Planet Oat compensated Food52 for providing content contained in this article. —The Editors

What You'll Need
Ingredients
  • For the breadcrumbs:
  • 2 cups panko breadcrumbs
  • 2 tablespoons miso
  • 2 tablespoons olive oil
  • 1 tablespoon nutritional yeast
  • For the greens:
  • 3 tablespoons olive oil
  • 1 medium onion, diced
  • 1 teaspoon salt, divided
  • 3 garlic cloves, minced
  • 2 tablespoons flour
  • 2 cups Planet Oat Unsweetened Original Oatmilk
  • 1 tablespoon nutritional yeast
  • 1 teaspoon nutmeg
  • 1/2 teaspoon white pepper
  • 1 bunch kale (about 1 lb), ribs removed, and leaves cut into ribbons or small pieces
  • 3 ounces baby spinach
  • 1/2 cup vegetable broth
  • 2 teaspoons sherry vinegar
Directions
  1. In a medium bowl, combine panko, miso, and olive oil. Stir until combined.

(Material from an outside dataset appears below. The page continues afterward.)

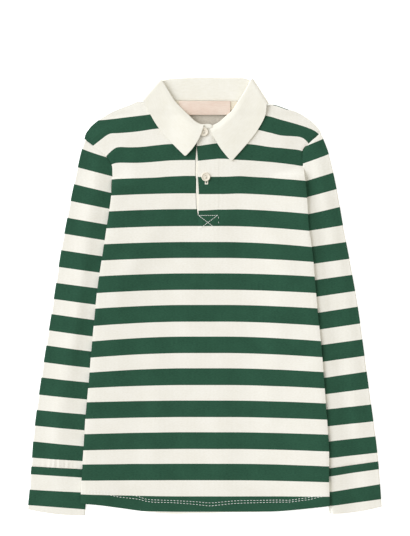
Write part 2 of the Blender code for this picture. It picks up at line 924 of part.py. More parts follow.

  2. Heat a large skillet over medium-high heat and add the panko mixture to the skillet.
  3. Cook, stirring, until crumbs start to brown, about 5 minutes. Pour the mixture back into the bowl. Add the nutritional yeast and stir to combine. Reserve.
  4. In a Dutch oven, heat the oil over medium-high heat. Add the onions and ½ teaspoon of salt. Sautee until onions are soft, about 5 minutes.
  5. Add garlic and cook, stirring for 1 minute until fragrant.
  6. Add the flour and stir for 1-2 minutes. Add the oat milk, ½ teaspoon salt, nutritional yeast, nutmeg, and white pepper. Stir until thickened, 3-5 minutes.
  7. Add the kale, spinach, broth, and vinegar. Stir until combined and cook for 5-10 more minutes until greens have softened to your liking.
  8. Season to taste with salt and serve topped with miso breadcrumbs.